MIAMI — Sept. 10 is considered the peak of hurricane season for the Atlantic basin. It lived up to that label Thursday as five active systems, including a pair of tropical storms, marched across the tropics.

A sixth system, a tropical wave, is expected to come off the western coast of Africa later this week, the National Hurricane Center said.

In its 11 p.m. EDT advisory, the hurricane center was tracking Tropical Storm Paulette and Tropical Storm Rene, the Atlantic season’s 16th- and 17th-named systems. Paulette, with maximum sustained winds of 65 mph, is expected to become a hurricane by the weekend and approach Bermuda early next week, according to the National Hurricane Center.

Rene has maximum sustained winds of 45 mph and is meandering in the middle Atlantic, moving northwest at 12 mph.

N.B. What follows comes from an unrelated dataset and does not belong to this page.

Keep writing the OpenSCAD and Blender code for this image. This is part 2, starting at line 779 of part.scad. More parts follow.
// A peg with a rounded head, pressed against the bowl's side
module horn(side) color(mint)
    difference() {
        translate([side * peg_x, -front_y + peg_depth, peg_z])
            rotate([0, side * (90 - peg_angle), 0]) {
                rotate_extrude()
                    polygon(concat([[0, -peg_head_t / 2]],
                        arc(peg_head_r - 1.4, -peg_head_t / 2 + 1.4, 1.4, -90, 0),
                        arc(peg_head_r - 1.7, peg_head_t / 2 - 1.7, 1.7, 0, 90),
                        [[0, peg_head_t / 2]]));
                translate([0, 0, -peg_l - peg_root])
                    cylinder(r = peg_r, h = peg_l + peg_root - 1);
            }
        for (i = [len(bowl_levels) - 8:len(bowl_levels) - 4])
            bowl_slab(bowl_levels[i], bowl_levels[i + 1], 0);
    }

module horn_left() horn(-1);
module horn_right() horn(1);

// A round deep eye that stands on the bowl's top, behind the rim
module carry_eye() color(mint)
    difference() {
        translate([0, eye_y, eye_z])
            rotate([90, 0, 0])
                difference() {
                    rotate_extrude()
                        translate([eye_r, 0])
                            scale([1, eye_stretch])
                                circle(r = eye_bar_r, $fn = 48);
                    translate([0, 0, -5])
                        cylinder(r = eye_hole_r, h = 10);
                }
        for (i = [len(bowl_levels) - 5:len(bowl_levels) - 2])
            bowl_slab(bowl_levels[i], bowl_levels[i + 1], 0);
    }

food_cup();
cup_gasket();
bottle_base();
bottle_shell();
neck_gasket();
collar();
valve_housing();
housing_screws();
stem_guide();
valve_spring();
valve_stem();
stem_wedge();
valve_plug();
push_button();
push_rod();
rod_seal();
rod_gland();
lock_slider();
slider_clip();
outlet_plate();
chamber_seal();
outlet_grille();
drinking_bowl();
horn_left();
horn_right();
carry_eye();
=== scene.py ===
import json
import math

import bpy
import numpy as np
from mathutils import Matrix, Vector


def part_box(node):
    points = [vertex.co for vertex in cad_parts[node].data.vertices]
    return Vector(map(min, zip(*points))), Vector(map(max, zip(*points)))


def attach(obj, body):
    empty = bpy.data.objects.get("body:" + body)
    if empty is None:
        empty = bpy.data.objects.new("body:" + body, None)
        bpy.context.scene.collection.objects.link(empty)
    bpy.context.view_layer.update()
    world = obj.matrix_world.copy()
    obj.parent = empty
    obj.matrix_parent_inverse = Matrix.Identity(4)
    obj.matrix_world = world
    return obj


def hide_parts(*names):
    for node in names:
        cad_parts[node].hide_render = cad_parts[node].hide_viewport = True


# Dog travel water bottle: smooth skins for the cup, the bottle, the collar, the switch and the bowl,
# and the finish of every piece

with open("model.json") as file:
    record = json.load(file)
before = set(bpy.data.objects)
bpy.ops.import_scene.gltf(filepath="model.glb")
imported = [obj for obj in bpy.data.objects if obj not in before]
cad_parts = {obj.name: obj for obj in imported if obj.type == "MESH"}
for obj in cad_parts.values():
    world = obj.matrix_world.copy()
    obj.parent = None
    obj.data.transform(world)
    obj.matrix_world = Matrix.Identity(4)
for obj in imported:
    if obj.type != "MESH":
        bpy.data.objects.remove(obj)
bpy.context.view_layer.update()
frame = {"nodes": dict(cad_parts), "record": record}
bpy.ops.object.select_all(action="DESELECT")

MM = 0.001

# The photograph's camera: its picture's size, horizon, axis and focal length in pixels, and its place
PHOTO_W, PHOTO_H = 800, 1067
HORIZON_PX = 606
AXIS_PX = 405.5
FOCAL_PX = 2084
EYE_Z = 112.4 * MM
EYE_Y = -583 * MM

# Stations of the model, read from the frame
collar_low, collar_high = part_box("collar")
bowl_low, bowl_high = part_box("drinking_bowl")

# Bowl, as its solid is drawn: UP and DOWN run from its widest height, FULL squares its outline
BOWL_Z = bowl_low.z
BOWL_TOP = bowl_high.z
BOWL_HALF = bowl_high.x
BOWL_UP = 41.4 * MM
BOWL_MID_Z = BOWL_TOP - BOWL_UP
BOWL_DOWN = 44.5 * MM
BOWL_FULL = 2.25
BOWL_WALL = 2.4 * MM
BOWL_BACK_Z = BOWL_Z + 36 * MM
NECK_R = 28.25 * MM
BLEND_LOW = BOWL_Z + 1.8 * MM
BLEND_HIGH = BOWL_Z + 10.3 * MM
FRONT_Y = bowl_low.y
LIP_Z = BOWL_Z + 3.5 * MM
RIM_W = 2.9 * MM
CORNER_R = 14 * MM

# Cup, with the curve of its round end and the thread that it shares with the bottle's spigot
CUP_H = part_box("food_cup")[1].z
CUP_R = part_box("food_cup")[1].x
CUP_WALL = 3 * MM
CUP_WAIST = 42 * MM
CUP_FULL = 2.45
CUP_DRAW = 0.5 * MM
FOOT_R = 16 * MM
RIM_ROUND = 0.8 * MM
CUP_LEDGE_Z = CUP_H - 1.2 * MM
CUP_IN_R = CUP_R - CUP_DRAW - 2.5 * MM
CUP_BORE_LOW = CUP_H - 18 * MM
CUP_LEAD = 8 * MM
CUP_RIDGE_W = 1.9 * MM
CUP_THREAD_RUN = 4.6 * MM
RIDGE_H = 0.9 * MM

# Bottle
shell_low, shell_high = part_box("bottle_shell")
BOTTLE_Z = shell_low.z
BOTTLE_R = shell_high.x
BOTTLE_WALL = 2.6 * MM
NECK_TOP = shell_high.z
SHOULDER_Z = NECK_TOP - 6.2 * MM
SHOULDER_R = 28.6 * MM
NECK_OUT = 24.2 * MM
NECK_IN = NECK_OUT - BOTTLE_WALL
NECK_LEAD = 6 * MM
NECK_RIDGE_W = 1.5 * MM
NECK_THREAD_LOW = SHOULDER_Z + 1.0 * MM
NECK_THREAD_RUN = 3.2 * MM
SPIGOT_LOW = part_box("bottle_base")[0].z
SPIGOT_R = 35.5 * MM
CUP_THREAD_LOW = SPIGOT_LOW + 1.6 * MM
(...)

One system, containing a large area of disorganized showers and thunderstorms, is hovering near the central and northwest Bahamas and is expected to cross the islands and bring strong rains as it crosses South Florida and enters the Gulf of Mexico. The hurricane center said this system could form into a tropical depression once it reaches the Gulf.

A low-pressure system in the north-central Gulf of Mexico may see some slow development as it moves west and then southeast, the hurricane center said.

Forecasters said a tropical wave that moved off the west coast of Africa has a 60% chance of forming into a tropical depression within 48 hours and a 90% chance by the end of the weekend.

The remaining storm names this year are Sally, Teddy, Vicky and Wilfred, the Miami Herald reported. If there are storms after Wilfred, they will be named after Greek letters. Names from the Greek alphabet have only been used once, during the 2005 season when there were 27 named storms. That was the season when a record five hurricane names were retired -- Dennis, Katrina, Rita, Stan and Wilma -- according to the National Hurricane Center.